--- START Data in this exercise ---

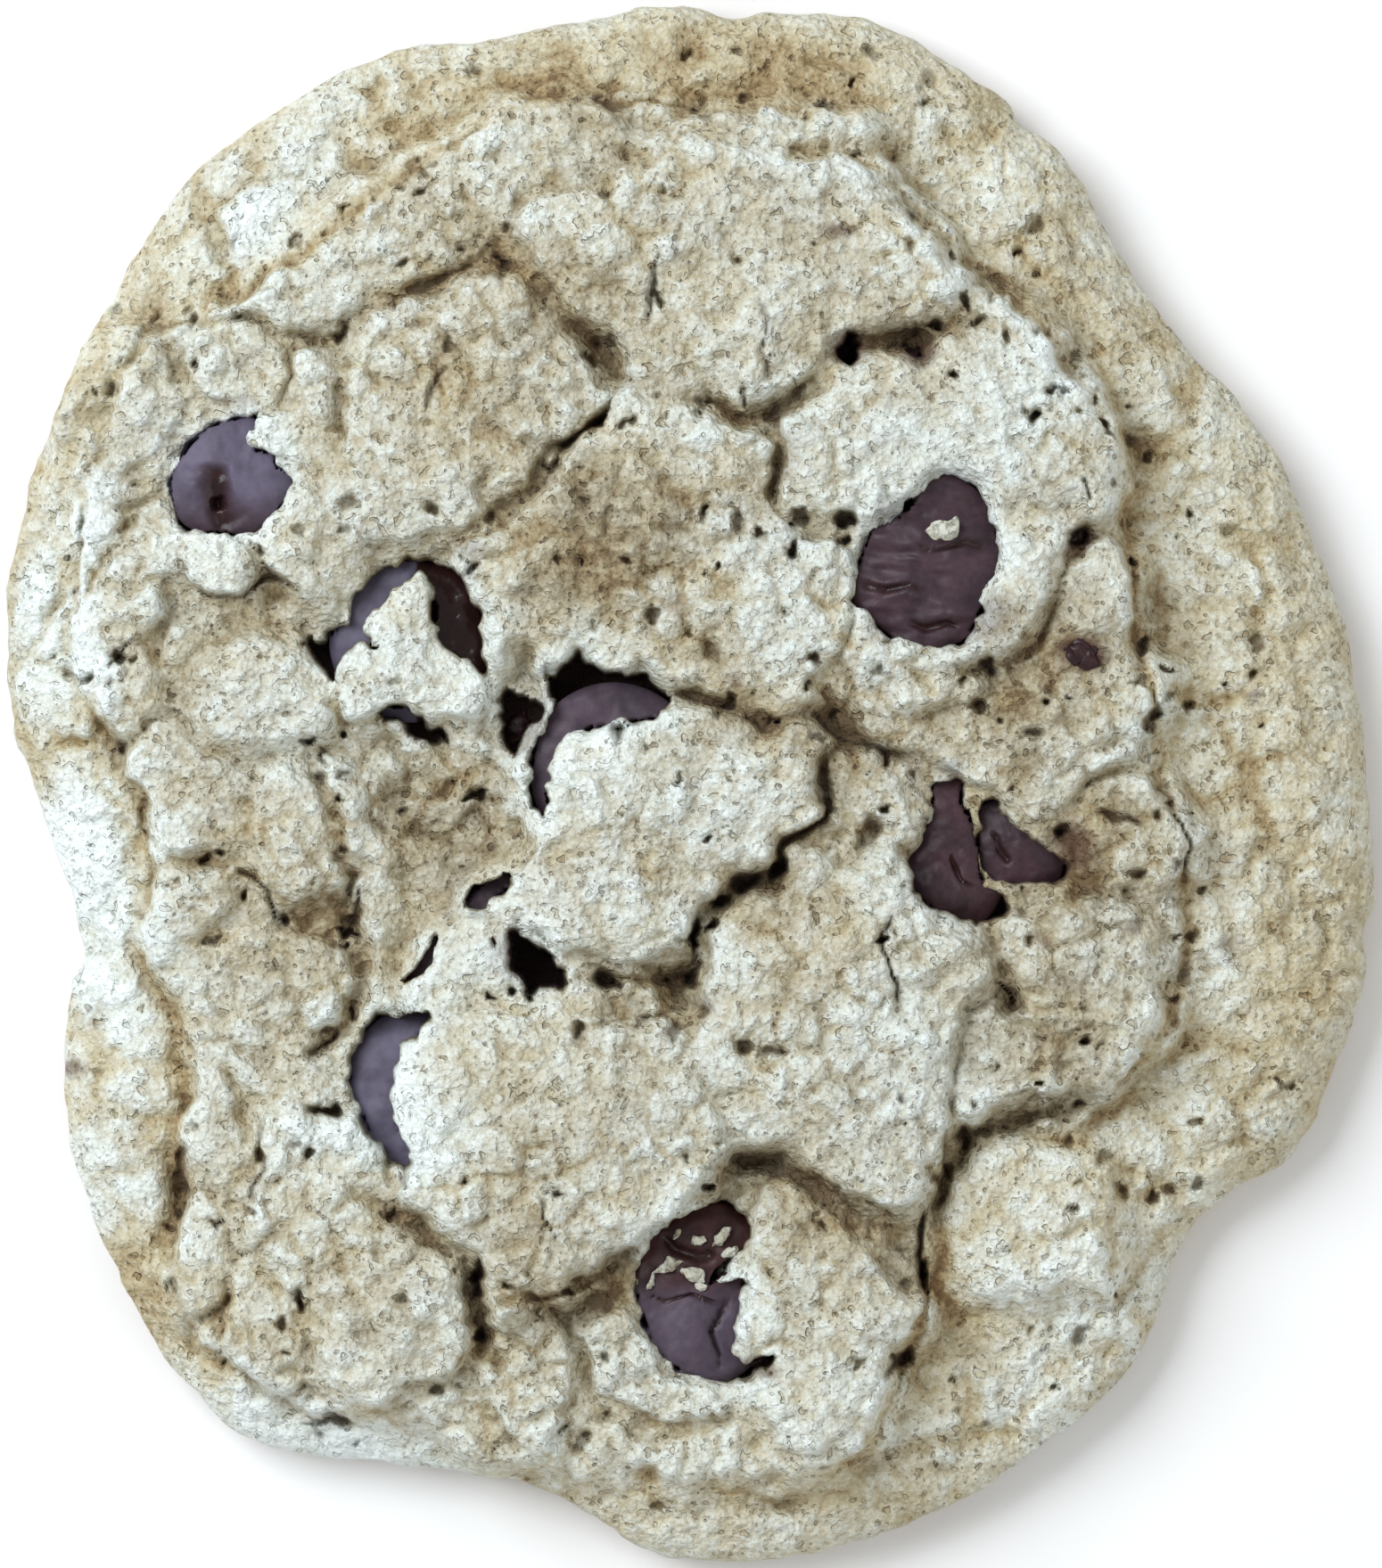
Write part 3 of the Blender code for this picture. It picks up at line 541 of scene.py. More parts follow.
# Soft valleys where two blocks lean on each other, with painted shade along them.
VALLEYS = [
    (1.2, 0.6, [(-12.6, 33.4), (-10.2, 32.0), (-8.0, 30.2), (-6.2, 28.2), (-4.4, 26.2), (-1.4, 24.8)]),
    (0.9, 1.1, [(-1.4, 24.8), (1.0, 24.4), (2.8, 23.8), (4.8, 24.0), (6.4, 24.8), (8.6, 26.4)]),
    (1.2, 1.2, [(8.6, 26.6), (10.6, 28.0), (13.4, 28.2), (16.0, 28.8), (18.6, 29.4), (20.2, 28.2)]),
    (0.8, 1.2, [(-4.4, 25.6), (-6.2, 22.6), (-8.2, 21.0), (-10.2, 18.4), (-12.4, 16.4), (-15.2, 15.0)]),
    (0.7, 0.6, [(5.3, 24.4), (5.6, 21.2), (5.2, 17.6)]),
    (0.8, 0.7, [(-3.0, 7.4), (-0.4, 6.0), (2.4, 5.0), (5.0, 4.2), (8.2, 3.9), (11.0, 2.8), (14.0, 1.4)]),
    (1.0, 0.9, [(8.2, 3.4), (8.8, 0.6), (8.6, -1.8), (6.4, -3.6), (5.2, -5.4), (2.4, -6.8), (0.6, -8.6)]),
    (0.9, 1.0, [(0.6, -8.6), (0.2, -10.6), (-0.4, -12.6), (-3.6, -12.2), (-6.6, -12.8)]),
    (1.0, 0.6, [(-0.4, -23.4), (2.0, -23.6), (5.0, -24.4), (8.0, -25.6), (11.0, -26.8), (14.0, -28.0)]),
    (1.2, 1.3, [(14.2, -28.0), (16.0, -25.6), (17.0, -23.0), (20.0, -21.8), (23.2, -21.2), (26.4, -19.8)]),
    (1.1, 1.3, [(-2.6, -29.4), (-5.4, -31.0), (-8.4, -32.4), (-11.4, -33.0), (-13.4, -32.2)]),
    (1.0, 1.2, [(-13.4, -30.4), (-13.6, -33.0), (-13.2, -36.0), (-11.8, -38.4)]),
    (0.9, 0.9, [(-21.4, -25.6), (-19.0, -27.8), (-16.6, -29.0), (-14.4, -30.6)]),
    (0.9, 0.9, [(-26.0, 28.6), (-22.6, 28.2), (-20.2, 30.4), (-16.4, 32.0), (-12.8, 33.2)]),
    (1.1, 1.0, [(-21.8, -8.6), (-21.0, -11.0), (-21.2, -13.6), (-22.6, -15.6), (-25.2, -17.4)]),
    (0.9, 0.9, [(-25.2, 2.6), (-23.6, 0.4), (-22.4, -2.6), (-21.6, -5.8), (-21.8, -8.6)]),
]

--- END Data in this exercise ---
--- START Data in this exercise ---

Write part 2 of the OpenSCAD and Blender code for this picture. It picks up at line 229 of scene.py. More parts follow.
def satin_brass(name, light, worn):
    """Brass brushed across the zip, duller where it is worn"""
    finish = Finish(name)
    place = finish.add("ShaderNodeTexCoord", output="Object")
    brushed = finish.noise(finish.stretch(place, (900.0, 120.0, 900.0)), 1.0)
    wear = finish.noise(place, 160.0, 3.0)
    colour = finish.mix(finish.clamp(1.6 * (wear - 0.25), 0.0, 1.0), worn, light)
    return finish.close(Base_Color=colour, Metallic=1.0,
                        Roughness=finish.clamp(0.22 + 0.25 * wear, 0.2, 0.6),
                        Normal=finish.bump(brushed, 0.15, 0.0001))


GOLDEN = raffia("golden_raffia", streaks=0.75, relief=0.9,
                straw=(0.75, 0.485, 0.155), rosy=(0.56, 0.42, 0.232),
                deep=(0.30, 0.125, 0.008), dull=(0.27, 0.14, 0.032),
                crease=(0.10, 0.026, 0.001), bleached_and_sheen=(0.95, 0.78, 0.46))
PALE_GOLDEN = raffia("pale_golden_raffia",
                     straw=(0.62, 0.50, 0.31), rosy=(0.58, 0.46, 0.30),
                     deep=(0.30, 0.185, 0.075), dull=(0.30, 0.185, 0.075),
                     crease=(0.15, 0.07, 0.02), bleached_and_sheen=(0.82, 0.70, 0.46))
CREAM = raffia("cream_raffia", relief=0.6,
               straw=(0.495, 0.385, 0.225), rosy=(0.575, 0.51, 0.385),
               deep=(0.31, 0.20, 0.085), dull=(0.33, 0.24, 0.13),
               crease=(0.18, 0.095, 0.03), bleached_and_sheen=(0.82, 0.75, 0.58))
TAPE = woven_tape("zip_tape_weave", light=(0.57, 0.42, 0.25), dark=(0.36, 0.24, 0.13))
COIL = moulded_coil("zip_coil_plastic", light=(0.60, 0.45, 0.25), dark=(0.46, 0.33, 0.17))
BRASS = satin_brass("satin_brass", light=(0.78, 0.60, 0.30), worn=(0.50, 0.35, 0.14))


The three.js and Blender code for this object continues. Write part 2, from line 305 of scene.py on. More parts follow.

--- END Data in this exercise ---

● Problem statement
Look for the word "Write" and return every line where it occurs.

● Task output
Write part 3 of the Blender code for this picture. It picks up at line 541 of scene.py. More parts follow.
Write part 2 of the OpenSCAD and Blender code for this picture. It picks up at line 229 of scene.py. More parts follow.
The three.js and Blender code for this object continues. Write part 2, from line 305 of scene.py on. More parts follow.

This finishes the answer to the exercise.